A CERF examination is a typical eye screening examination as described above but is only done by veterinary ophthalmologists who are board certified by the American College of Veterinary Ophthalmologists who then records his or her observations on a CERF (Canine Eye Registry Foundation) form. In other countries, veterinary ophthalmologists who are board certified in their own country will examine the eyes for breeding soundness, and will issue a certificate following the examination but this will not be a CERF form.

The dogs which should have eye certification examinations include all dogs in an active breeding program if any recognized heritable eye disorder is known to be present in the breed. Puppies should be examined before being sold if the breed is known to have any heritable eye disorder which is early onset and may be recognized at an early age.

Will there every be a truly international eye certification scheme?

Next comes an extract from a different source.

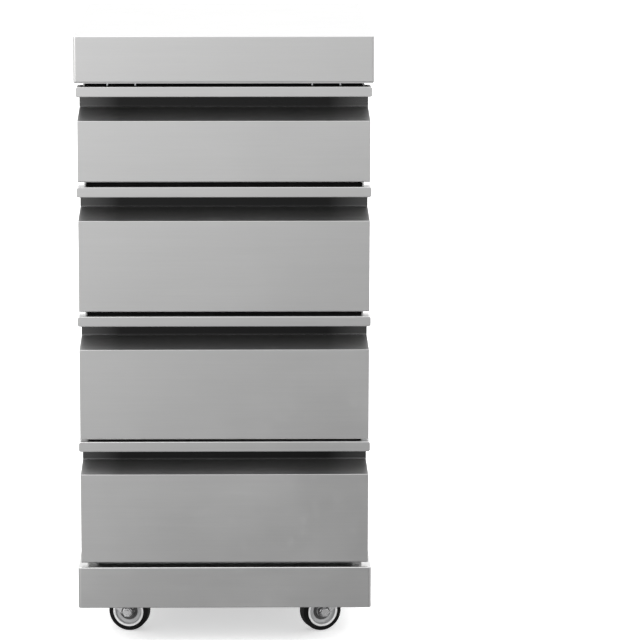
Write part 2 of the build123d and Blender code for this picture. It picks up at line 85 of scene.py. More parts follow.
PARALLEL = 0.999  # dot product above which two directions count as the same
SAME_PLACE = 0.01 * MM  # distance under which two points count as one
WELD = 0.002 * MM  # distance under which points are merged
SLIVER = 0.1 * MM  # length under which an edge belongs to a bend
SMOOTH_ANGLE = 35.0  # degrees between faces up to which a piece is shaded smooth
WHEEL_SMOOTH_ANGLE = 28.0
FLAT_ANGLE = 1.0  # degrees between facets that make one flat face
SHARP_ANGLE = 34.4  # degrees from which an edge is broken
MOUTH_BEND = 0.7  # bend round a pan's mouth, as a share of its other bends
PANEL_END_BEND = 0.6  # rounding of a front's ends, as a share of its sheet
BOX_BEND = 0.8  # bend of a drawer box, as a share of the outer panels' bends
# Slots 1 and 2 carry the recess's painted shade: darker colours that stand for the shade under the
# grip rail.
FRONT_SLOPE, FRONT_WALL = 1, 2  # material slots of a drawer front's recess


# ---- Properties ---------------------------------------------------------------------------
def length(name, description, default):
    """A length property, in metres."""
    return FloatProperty(name=name, description=description, default=default, unit="LENGTH")


def point(name, description, default):
    """A point in space, in metres."""
    return FloatVectorProperty(
        name=name, description=description, default=default, size=3, subtype="TRANSLATION"
    )


def colour(name, description, grey, tint=(1.0, 1.0, 1.0)):
    """A colour property: a grey level with a slight tint."""
    value = [grey * part for part in tint]
    return FloatVectorProperty(
        name=name, description=description, default=value, size=3, subtype="COLOR", min=0, max=1
    )


class CabinetSizes(bpy.types.PropertyGroup):
    """Sizes that a maker may change without touching the frame."""

    sheet: length("Sheet", "Thickness of the folded outer panels", 1.2 * MM)
    box_sheet: length("Box sheet", "Thickness of the drawer boxes", 1.0 * MM)
    corner: length("Corner", "Outer radius of the worktop's and plinth's upright corners", 4 * MM)
    bend: length("Bend", "Outer radius of a sheet bend", 1.8 * MM)
    worktop_hem: length("Worktop hem", "Width of the worktop's inward hem", 8 * MM)
    plinth_hem: length("Plinth hem", "Width of the plinth's inward hem", 10 * MM)
    grip_crease: length("Grip crease", "Depth of the crease under a drawer's upper edge", 33 * MM)
    grip_bottom: length("Grip bottom", "Depth of the slope's foot under the upper edge", 52 * MM)
    foot_bend: length("Foot bend", "Outer radius of the tight bend at the slope's foot", 0.54 * MM)
    grip_wall: length("Grip wall", "Thickness of the metal behind the grip recess", 2 * MM)
    recess_end: length("Recess end", "How far the recess's ends draw in from the panel's", 2.6 * MM)
    rail_corner: length("Rail corner", "Radius of a grip rail's rounded ends", 3.4 * MM)
    rail_bend: length("Rail bend", "Outer radius of the bends round a grip rail's face", 0.9 * MM)
    rail_hem: length("Rail hem", "Width of the hem under a grip rail", 7 * MM)
    box_rim: length("Box rim", "Width of a drawer box's inward rim", 8 * MM)
    box_corner: length("Box corner", "Radius of a drawer box's upright corners", 3 * MM)
    panel_edge: length("Panel edge", "Rounding of side panels' and castor plates' edges", 0.3 * MM)
    broken_edge: length("Broken edge", "Rounding of a cut sheet's deburred edges", 0.25 * MM)
    fine_edge: length("Fine edge", "Rounding of the smallest parts' edges", 0.2 * MM)
    fork_edge: length("Fork edge", "Rounding of a pressed castor fork's edges", 0.5 * MM)
    seal_edge: length("Seal edge", "Rounding of the drawer seals' edges", 0.8 * MM)
    tread_groove: length("Tread groove", "Depth of the grooves round a tyre", 0.8 * MM)
    wheel_half_width: length("Wheel half width", "Half the width of a tyre", 11 * MM)
    wheel_steps: IntProperty(name="Wheel steps", description="Facets round a wheel", default=72)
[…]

Unfortunately, this is highly unlikely. CERF operates a closed registry, and will provide general statistics on eye diseases within a particular breed. Information on a particular animal or family is not available, as certain breeders would view release of such data as a violation of confidential information, and in the Litigious States of America, the lawsuits would quickly ensue. European veterinary ophthalmologists support an open registry concept, and should an international open registry ever be created, it would not have the support of American ophthalmologists. In addition, CERF will only accept data from American board certified ophthalmologists (ACVO diplomates), and this will never change, the reasons dating back to a particularly grievous lawsuit back in the '70's. The unfortunate spin-off of this is the fact that the data CERF collects is predominately American based, and does not reflect international variation in the patterns of genetic eye diseases.

At the recent meeting of the International Society of Veterinary Ophthalmology, a genetics committee was established. Hopefully, this committee will augment the data produced by CERF by adding an international perspective to the various conditions seen around the globe.

Breed clubs, particularly in the United States and Canada, should be aware that there are many talented veterinary ophthalmologists around the world who do not submit forms to CERF since their credential are not American. It is admirable if a breed club specifies that animals must have had an eye screening examination in order to register with the breed club. However, given the dramatic rise in international transport of breeding animals and frozen semen, a breed club that specifies that a CERF number is required for registry, is lacking international perspective and foresight on the issue.